A corporate resolution for an LLC is a written record of important decisions made by LLC members. Most states do not require a corporate resolution for LLCs.

However, it is advisable to use corporate resolutions anyway to record major decisions of the LLC. This provides the business with all the benefits of using this important document, including keeping a legal record of these decisions.

Does a corporate resolution need to be notarized?

Corporate resolutions do not have to be notarized.

It becomes legally binding because of the parties’ signatures, such as the board members or shareholders.

What is the difference between a board resolution and a shareholder resolution?

A board resolution is a decision or action taken by a corporation's board of directors. It typically addresses matters within the authority of the board, such as appointing officers, approving contracts, or making strategic decisions.

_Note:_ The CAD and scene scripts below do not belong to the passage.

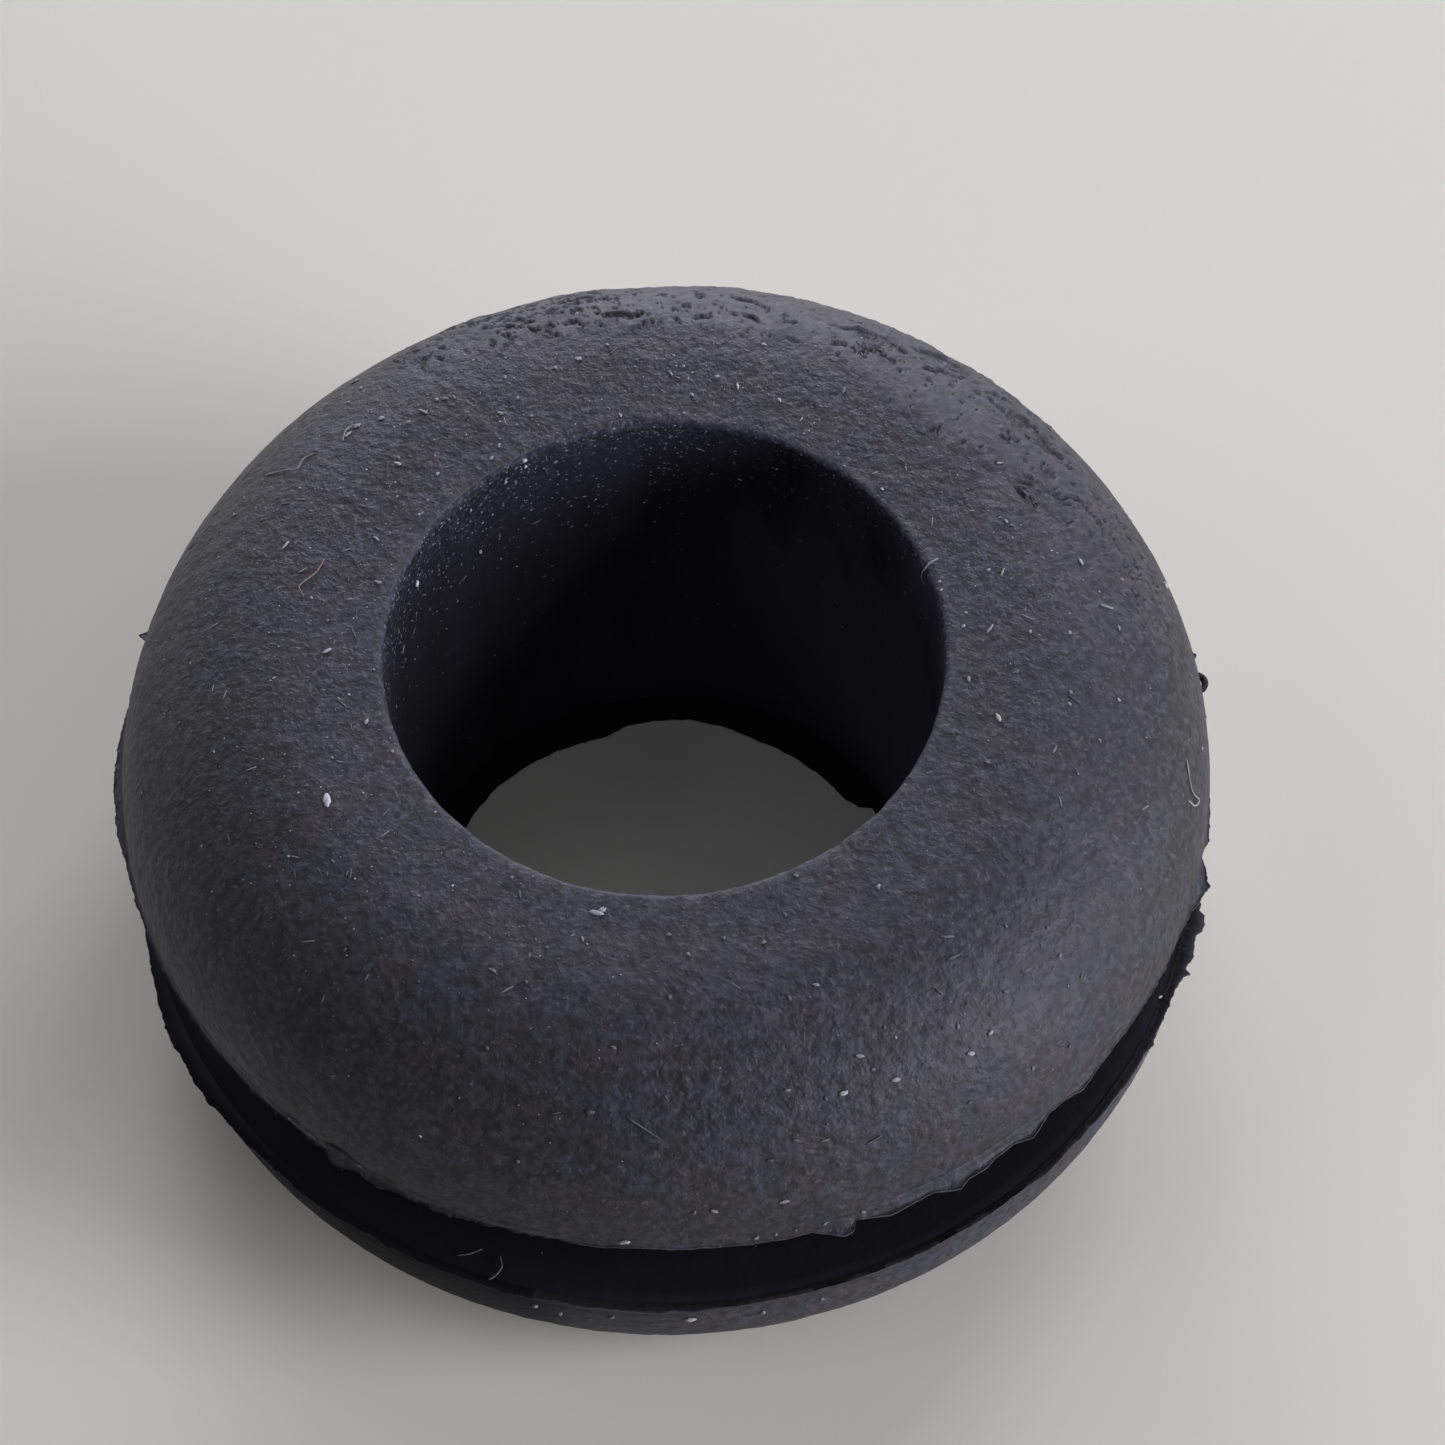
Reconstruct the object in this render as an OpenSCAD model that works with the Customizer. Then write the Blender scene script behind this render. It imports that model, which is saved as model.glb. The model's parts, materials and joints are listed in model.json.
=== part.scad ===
// Rubber cable grommet: one moulded ring with a flange at each end and a groove between them.
// The origin is the centre of the lower face, and +Z runs up the bore.

/* [Flanges] */
// Outside diameter of both flanges
flange_d = 25.4; // [22:0.1:40]
// Overall height, from the lower face to the upper face
height = 12.2; // [8:0.1:24]
// Radius that rounds over the outer edge of the upper flange
crown_r = 4.5; // [1:0.1:8]
// Radius that rounds over the outer edge of the lower flange
foot_r = 4; // [1:0.1:8]

/* [Groove] */
// Diameter of the groove floor, which is the hole the grommet fills
groove_d = 19.05; // [15:0.05:23]
// Width of the groove, which is the panel it holds on to
groove_w = 3.2; // [1:0.1:8]

/* [Bore] */
// Diameter of the hole that the cable passes through
bore_d = 12.7; // [6:0.1:17]
// Radius that rounds both edges of the bore
lip_r = 0.15; // [0.05:0.05:1.5]

/* [Hidden] */
$fn = 144;
rubber_black = [0.17, 0.17, 0.19];
flange_r = flange_d / 2;
groove_r = groove_d / 2;
bore_r = bore_d / 2;
// Thickness of each flange
flange_h = (height - groove_w) / 2;
// How far a cutter stands clear of what it cuts
clear = 1;

// Widest rounding that the flat face has room for
face_room = flange_r - bore_r - lip_r;

// Radial width of a rounding of radius r, which the groove cuts short where r passes the flange
function reach(r) = r > flange_h ? sqrt(r * r - pow(r - flange_h, 2)) : r;

// 2-D waste that a rounding of radius r takes off a corner; the arc is centred on the origin
module corner_waste(r) {
    difference() {
        square(r + clear);
        circle(r);
    }
}

// 2-D half section of one flange, with its groove face on the X axis and its outer face up
module flange_section(edge_r) {
    round_r = min(edge_r, face_room);
    difference() {
        translate([bore_r, 0])
            square([flange_r - bore_r, flange_h]);
        translate([flange_r - reach(round_r), flange_h - round_r])
            corner_waste(round_r);
        translate([bore_r + lip_r, flange_h - lip_r])
            mirror([1, 0])
                corner_waste(lip_r);
    }
}

// 2-D half section of the whole ring
module ring_section() {
    translate([0, height - flange_h])
        flange_section(crown_r);
    translate([0, flange_h])
        mirror([0, 1])
            flange_section(foot_r);
    translate([bore_r, flange_h])
        square([groove_r - bore_r, groove_w]);
}

module grommet() {
    color(rubber_black)
        rotate_extrude()
            ring_section();
}

grommet();
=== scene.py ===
import json
from math import asin, cos, degrees, hypot, pi, radians, sin, sqrt
import bmesh
import bpy
import numpy as np
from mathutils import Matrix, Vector, noise


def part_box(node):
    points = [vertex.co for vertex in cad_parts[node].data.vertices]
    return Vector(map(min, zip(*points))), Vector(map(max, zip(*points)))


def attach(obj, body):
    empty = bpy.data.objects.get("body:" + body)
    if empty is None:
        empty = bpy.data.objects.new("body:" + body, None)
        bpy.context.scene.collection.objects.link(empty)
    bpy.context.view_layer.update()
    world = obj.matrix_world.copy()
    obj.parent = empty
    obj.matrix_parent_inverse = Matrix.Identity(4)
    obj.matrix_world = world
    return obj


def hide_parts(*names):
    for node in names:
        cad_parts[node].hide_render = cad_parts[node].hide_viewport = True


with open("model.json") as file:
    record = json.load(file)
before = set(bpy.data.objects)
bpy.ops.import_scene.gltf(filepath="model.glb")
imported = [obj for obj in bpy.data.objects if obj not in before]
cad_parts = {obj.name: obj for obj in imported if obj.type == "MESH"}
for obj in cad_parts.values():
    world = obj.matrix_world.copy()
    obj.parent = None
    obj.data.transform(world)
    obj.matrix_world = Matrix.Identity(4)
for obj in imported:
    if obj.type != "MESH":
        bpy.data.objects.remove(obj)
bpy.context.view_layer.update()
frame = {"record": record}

mm = 0.001
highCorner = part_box("grommet")[1]
mountSizes = {mount["name"]: mount["dims"] for mount in frame["record"]["mounts"]}
dice = np.random.default_rng(19)      # the seeds of chance, so every run is the same
noise.seed_set(19)                    # noise_vector() takes its offsets from here, else from the clock


# a new mesh object from points and faces, linked to the scene
def addMesh(name, points, faces, *materials, smooth=True):
    mesh = bpy.data.meshes.new(name)
    mesh.from_pydata([tuple(p) for p in points], [], [tuple(f) for f in faces])
    mesh.validate()
    if smooth:
        mesh.shade_smooth()
    for material in materials:
        mesh.materials.append(material)
    piece = bpy.data.objects.new(name, mesh)
    bpy.context.scene.collection.objects.link(piece)
    return piece


# quads over a grid of columns by rows; a ring closes on itself along its columns, a tube round its rows
def gridFaces(columns, rows, ring=True, tube=True):
    faces = []
    for i in range(columns if ring else columns - 1):
        k = (i + 1) % columns
        for j in range(rows if tube else rows - 1):
            n = (j + 1) % rows
            faces.append((i * rows + j, i * rows + n, k * rows + n, k * rows + j))
    return faces


# one number for each point, for the rubber's nodes to read
def addPointValues(piece, name, values):
    layer = piece.data.attributes.new(name, "FLOAT", "POINT")
    layer.data.foreach_set("value", np.asarray(values, dtype=np.float32))


# camera
camera = {
    "aim": (1.317 * mm, 0.0, 9.134 * mm),
    "distance": 97.79 * mm,
    "elevation": 57.456,      # degrees above the table
    "roll": -0.282,           # degrees, the tilt of a hand-held camera
    "lens": 105.112,
    "sensor": 36.0,
    "clip": (0.005, 5.0),
}


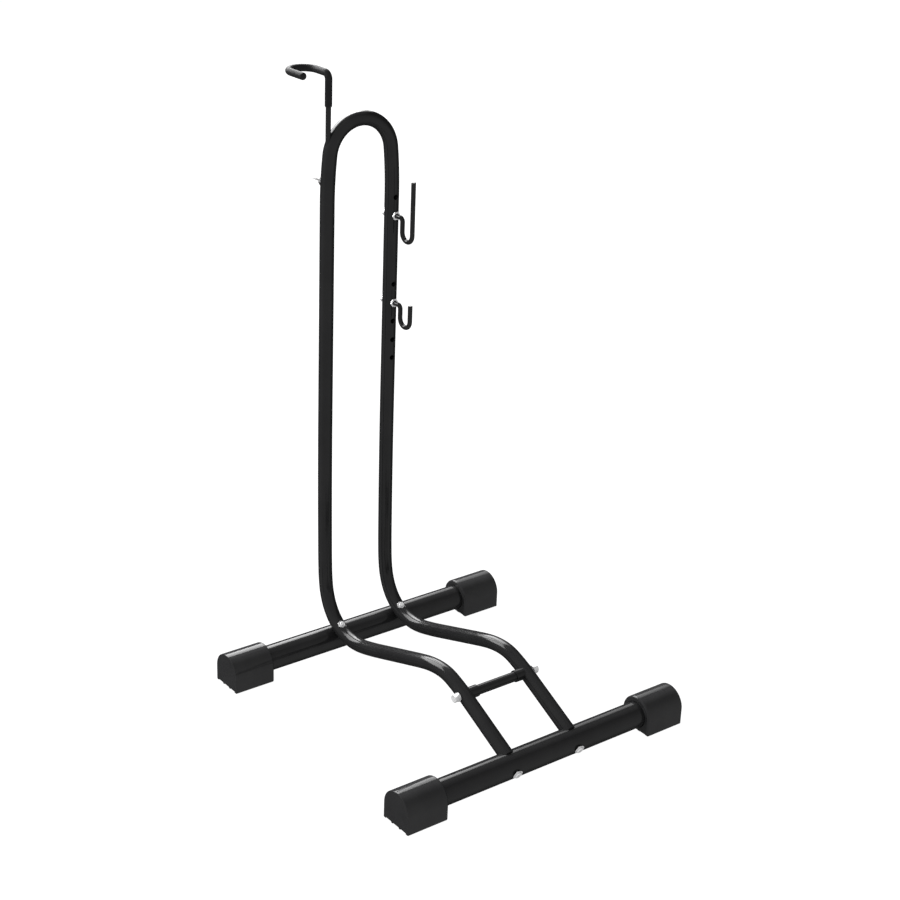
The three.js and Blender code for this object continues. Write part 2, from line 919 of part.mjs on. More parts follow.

A shareholder resolution, on the other hand, is a decision made by the corporation's shareholders during shareholder meetings. Shareholder resolutions often involve electing directors, approving mergers or acquisitions, and amending corporate bylaws. The key difference is that board resolutions are adopted by the board of directors, while shareholder resolutions are adopted by the shareholders.

Can corporate resolutions be adopted without holding a formal meeting?

Yes, corporate resolutions can be adopted without holding a formal meeting through a process known as "unanimous written consent." This means that all members of the governing body (e.g., all directors or all shareholders) provide written consent to a proposed resolution. Unanimous written consent allows decisions to be made efficiently without the need for a physical meeting. However, it's essential to ensure that the consent process complies with legal and corporate governance requirements, including obtaining signatures from all relevant parties and maintaining proper documentation of the consent process and resolution.